Isaiah 64:6 didn't come to mind at the time, but what a great reminder of what our self-effort looks like to God. "All our Isaiah 64:6 are as filthy rags," says the King James Version. (Yes, apparently, there's a plural for "righteousness.")

An article I read recently made this connection for me. The writer, Ann Dunagan, said: 

We may think our own self-efforts help us earn "brownie points" with God. But, to Him, our human works are as worthless as stinky rags. 
If we try to earn favor with God — instead of trusting in Jesus — it's like collecting yucky rags. The more they pile up, the more they stink and mildew.
  

Of course, the rags being referred to in Isaiah 64 are technically more ‘unclean' in a biblical sense if you know what I mean (see notes on v. 6 here and here) than smelly kitchen rags, but the picture is clear.

Colossians 3:4 says that Christ is the believer's life.  Our moment-by-moment mindset is to be Christ—His perfect life, death, resurrection, ascension, intercession for us, and promised return to rule forever.

If I lose that moment-by-moment focus on Christ and fall into sin, it does me no good to try to return to God with self-effort—that's like offering Him stinky rags.  Only the cleansing sacrifice of Jesus Christ on the cross can make us righteous before God.

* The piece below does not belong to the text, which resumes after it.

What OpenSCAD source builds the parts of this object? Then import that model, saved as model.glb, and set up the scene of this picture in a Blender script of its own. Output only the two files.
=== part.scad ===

Hebrews 12:10 says that God disciplines us… "for our good, so that we may share His holiness."

And 1 John 1:9 assures us that "If we confess our sins, He is faithful and just to forgive us our sins and to cleanse us from all unrighteousness."

"If we have sin in our lives, and we go on, and God does not put His hand in loving chastisement upon us, then we are not children of God," so wrote Francis Schaeffer in chapter eight of his book True Spirituality.

He went on to make the point that God disciplines us not only that we may share in His holiness, but that—as Hebrews 12:11 says—we may have the "peaceful fruit of righteousness." God wants us to experience relational peace with Him, not just be right with a rule book. As a perfect Father, He deeply loves His adopted children.

"This is what we ought to expect," says Schaeffer, "Given the biblical teaching that God really exists, that He is personal, and He has a holy character."    

If this is what God is… and if I have become His child, should I not expect that when I have sinned, when I have done what is the opposite of His character, I must go back to Him as a Person, and say I am sorry?   

He is not just a doctrine, or an abstraction; He is a Person who is there.    

The first step of restoration after I have sinned, then, is in exactly the same line [as in becoming a Christian]. I must acknowledge that I cannot live the Christian life in my own strength or in my own goodness. I must raise the empty hands of faith for God's gift—only the finished work of Christ in space, time, and history, back there on Calvary's cross is enough. I must bring the specific sin under the blood of Jesus Christ, by faith.    

Everything rests upon the reality of the fact that the blood of Christ has meaning in our present life, and restoration takes place as we, in faith, act upon that fact in specific cases of sin.    

When my heart condemns me and cries, "You've done it again," I am to believe God again as to the value of the finished work of Jesus Christ for the present.  

Intersecting Faith & Life:

If you want a restored relationship with God, you can have it as His child. But not until you humbly call specific sin sin.

Ask God for the grace to stop trying to return to Him with the rags of self-effort, to see and confess any sin in your life to Him, and then—as Schaeffer says—raise the empty hands of faith, counting on the availability of the blood of Christ for forgiveness and restoration in this present moment.